Cet essor des TIC a pour corollaire une exposition grandissante de notre pays à des cybermenaces puisque des acteurs malveillants ont recours à des méthodes et instruments sophistiqués pour accéder frauduleusement à des systèmes d’information, subtiliser, altérer ou détruire des données publiques ou privées.
Le Sénégal, pour sa part, a très tôt pris la mesure de cette menace, en initiant un vaste chantier de réforme juridique du cadre des technologies de l’information et de la Communication ayant a donné naissance, courant 2008, à plusieurs textes législatifs et réglementaires parmi lesquels on il nous plaît de citer :
– la loi d’orientation sur la société de l’information,
– la loi sur la protection des données à caractère personnel et son décret d’application,
– la loi sur les transactions électroniques et son décret d’application,
– la loi sur le droit d’auteur et les droits voisins,
– la loi sur la cryptologie et son décret d’application et
– la loi sur la cybercriminalité.
L’adoption de la loi portant sur la cybercriminalité, inspirée de la Convention de Budapest sur la cybercriminalité du 23 novembre 2001 et des standards juridiques internationaux, a apporté de grandes innovations en matière de lutte contre la criminalité du cyberespace.
Sur le plan institutionnel, l’engagement des pouvoirs publics dans la prévention et la répression des actions cybercriminelles s’est traduit par la mise en place de différentes structures.

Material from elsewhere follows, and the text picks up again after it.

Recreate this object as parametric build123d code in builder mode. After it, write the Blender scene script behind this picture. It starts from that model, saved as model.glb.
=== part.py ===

Nous pouvons citer notamment la Commission de Protection des Données personnelles (CDP), la Brigade spéciale de Lutte contre la Cybercriminalité de la Police nationale (BSLC), la Plateforme numérique de Lutte contre la cybercriminalité de la Gendarmerie nationale, la Commission nationale de Cryptologie et tout récemment l’Ecole nationale de Cybersécurité à vocation régionale.
Dans le prolongement de ces précieux efforts, le Sénégal pays s’est doté, au sein du volet numérique dénommé « Sénégal numérique 2016-2025 » dans le cadre du Plan Sénégal émergent (PSE), d’une stratégie nationale de cybersécurité. L’idée est de traduire la vision suivante : « En 2022, au Sénégal, un cyberespace de confiance, sécurisé et résilient pour tous ».
Mesdames et messieurs,
Comme vous le savez, le Sénégal a effectivement adhéré à la Convention de Budapest qui est le premier instrument juridique international de lutte contre la cybercriminalité, ouvert à la signature des Etats non membres du Conseil de l’Europe.

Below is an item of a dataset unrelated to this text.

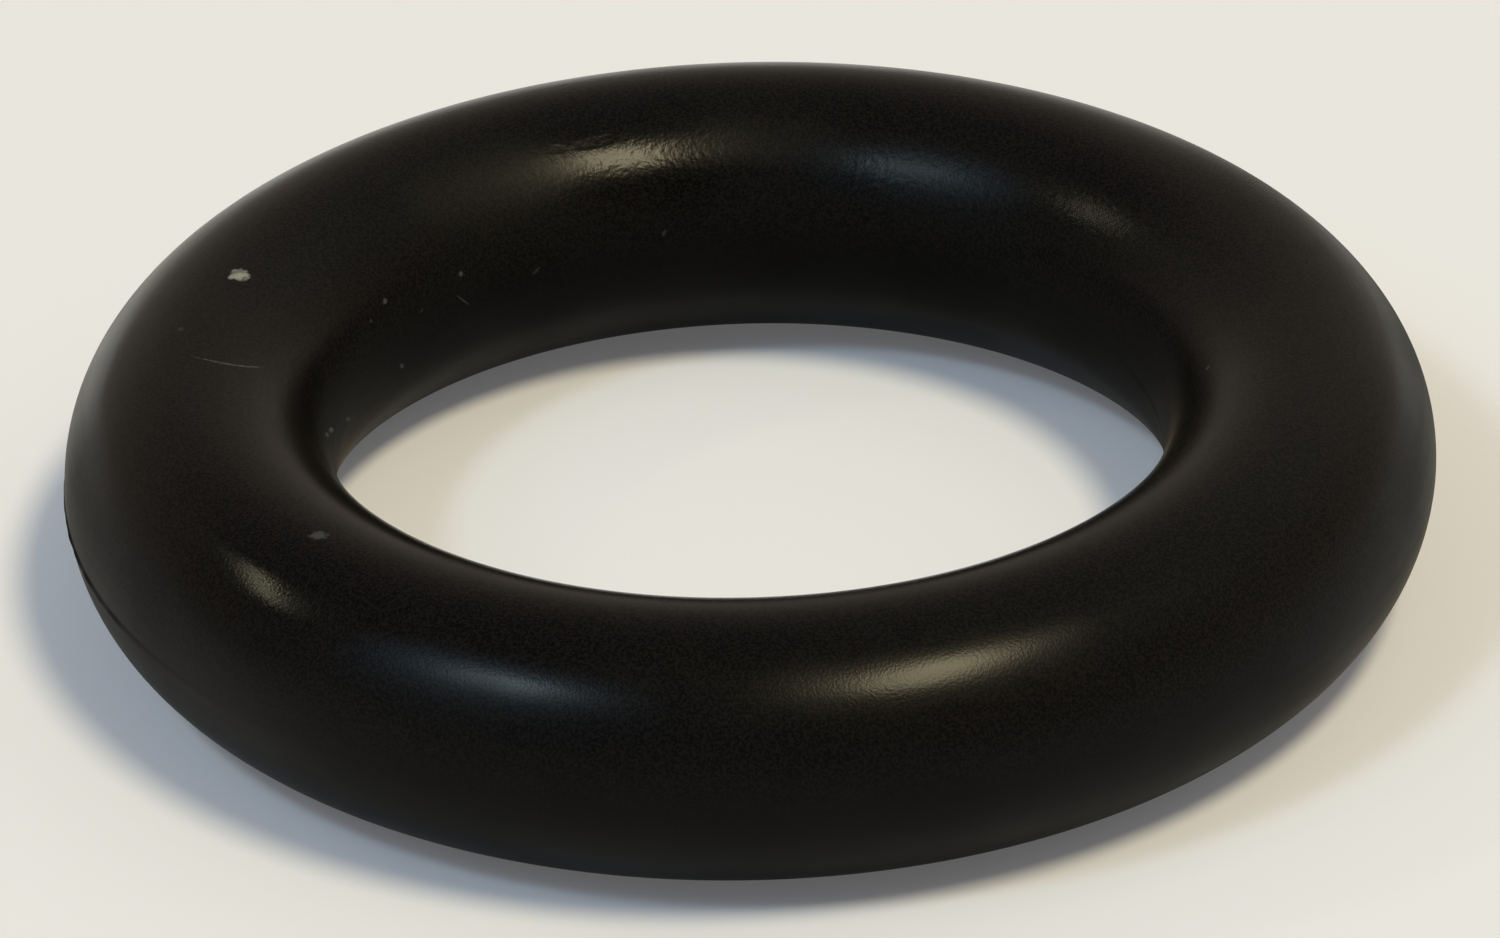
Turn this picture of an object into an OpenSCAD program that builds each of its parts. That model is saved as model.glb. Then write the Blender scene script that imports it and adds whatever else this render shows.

Il en est de même de la Convention de l’Union africaine sur la Cybersécurité et la Protection des Données à caractère personnel dite de Malabo et datant du 27 juin 2014.
Ces deux instruments font notamment obligation aux Etats signataires d’édicter des normes appropriées assurant non seulement la répression de la cybercriminalité mais aussi la prévention des cyberrisques.
Mais aussi et surtout, la dimension transnationale de la cybercriminalité recommande à nos Etats de prendre en compte les enjeux stratégiques qui s’attachent au renforcement de la coopération juridique et judiciaire internationale contre ce phénomène. Ce qui impose à la communauté des Etats, à ceux de la CEDEAO en particulier, une action concertée, une entraide pénale efficace, y compris par l’échange de savoir et de savoir-faire.
En effet, quelle que soit la gravité du trouble que la cybercriminalité génère à l’ordre social, il n’en demeure pas moins, qu’à l’instar des autres formes de délinquance, sa répression est subordonnée à l’administration d’une preuve de culpabilité. Or en cette matière, les preuves électroniques sont par nature volatiles et souvent impossibles à localiser avec l’externalisation des données hors des territoires nationaux ou vers des espaces virtuels.
C’est pourquoi, un tel atelier sera, à n’en point douter, l’occasion de partager des idées et expériences enrichissants autour de toutes ces problématiques aux fins d’assurer l’efficacité de la répression des infractions commises dans le cyberespace.
Mesdames et Messieurs ;
Avant de rappeler, il me revient de rappeler que cette activité s’inscrit dans le cadre du projet GLACY+ (Action Globale contre la Cybercriminalité Elargie), qui a été lancé à la suite de l’achèvement de la première phase (2013-2016).
C’est l’occasion pour nous de renouveler toute notre gratitude à l’endroit du Conseil de l’Europe et de l’Union européenne pour le choix porté sur le Sénégal comme faisant partie des pays prioritaires du projet GLACY, dont la conférence de lancement s’est d’ailleurs tenue ici même à Dakar en mars 2014.
Cette gratitude est également exprimée à l’endroit des autorités et des experts de la CEDEAO qui ont remarquablement contribué à la tenue du présent atelier.
Sur ces mots et en souhaitant plein succès à vos travaux, je déclare ouvert le Cours de Formation Judiciaire avancée sur la cybercriminalité et la preuve électronique à l’intention des magistrats des pays francophones et lusophones de la CEDEAO.
Je vous remercie de votre aimable attention.